Short problem — Print the data exactly as it is given, please.

Given material —

· · ·

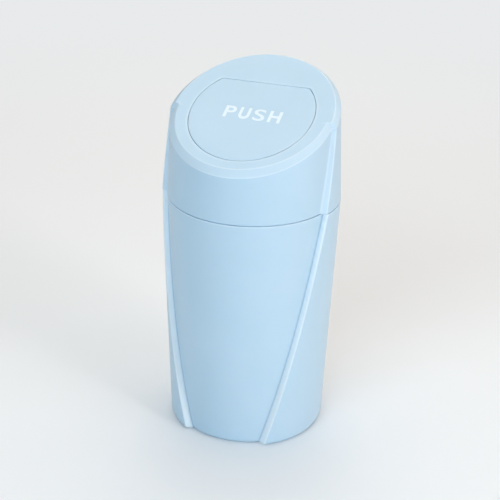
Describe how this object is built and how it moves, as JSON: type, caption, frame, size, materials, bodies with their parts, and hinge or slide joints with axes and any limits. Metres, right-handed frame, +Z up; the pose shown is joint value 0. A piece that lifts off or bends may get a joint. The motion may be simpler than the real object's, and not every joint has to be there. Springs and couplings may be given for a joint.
{
  "type": "car trash bin",
  "caption": "Small lidded trash bin for a car cup holder, with a slanted lift-off lid and a sprung push flap.",
  "frame": {"origin": "on the bin's axis, in the plane that it stands on", "axes": "+Z up the axis; -Y towards the front, the low side of the lid; +X to the right of someone who faces the front"},
  "size_m": [0.08, 0.0773, 0.166],
  "materials": {
    "shell_plastic": "satin",
    "steel": "bright"
  },
  "bodies": {
    "bin": {"bin_body": "shell_plastic"},
    "cap": {"cap_shell": "shell_plastic", "hinge_pin": "steel", "flap_spring": "steel"},
    "flap": {"push_flap": "shell_plastic"}
  },
  "joints": [
    {"name": "cap_lift", "type": "slide", "parent": "bin", "child": "cap", "axis": [0, 0, 1], "range_m": [0, 0.04]},
    {"name": "flap_hinge", "type": "hinge", "parent": "cap", "child": "flap", "pos_m": [0, 0.02107, 0.15449], "axis": [1, 0, 0], "range_deg": [0, 65], "stiffness_Nm_per_rad": 0.012, "springref_deg": -40.11, "deforming": ["flap_spring"]}
  ]
}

· · ·

Solution to this task —
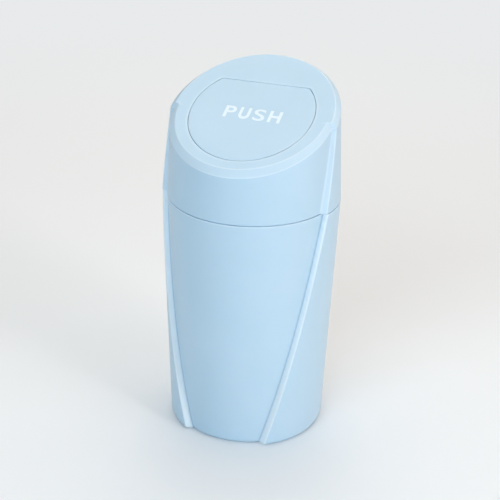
Describe how this object is built and how it moves, as JSON: type, caption, frame, size, materials, bodies with their parts, and hinge or slide joints with axes and any limits. Metres, right-handed frame, +Z up; the pose shown is joint value 0. A piece that lifts off or bends may get a joint. The motion may be simpler than the real object's, and not every joint has to be there. Springs and couplings may be given for a joint.
{
  "type": "car trash bin",
  "caption": "Small lidded trash bin for a car cup holder, with a slanted lift-off lid and a sprung push flap.",
  "frame": {"origin": "on the bin's axis, in the plane that it stands on", "axes": "+Z up the axis; -Y towards the front, the low side of the lid; +X to the right of someone who faces the front"},
  "size_m": [0.08, 0.0773, 0.166],
  "materials": {
    "shell_plastic": "satin",
    "steel": "bright"
  },
  "bodies": {
    "bin": {"bin_body": "shell_plastic"},
    "cap": {"cap_shell": "shell_plastic", "hinge_pin": "steel", "flap_spring": "steel"},
    "flap": {"push_flap": "shell_plastic"}
  },
  "joints": [
    {"name": "cap_lift", "type": "slide", "parent": "bin", "child": "cap", "axis": [0, 0, 1], "range_m": [0, 0.04]},
    {"name": "flap_hinge", "type": "hinge", "parent": "cap", "child": "flap", "pos_m": [0, 0.02107, 0.15449], "axis": [1, 0, 0], "range_deg": [0, 65], "stiffness_Nm_per_rad": 0.012, "springref_deg": -40.11, "deforming": ["flap_spring"]}
  ]
}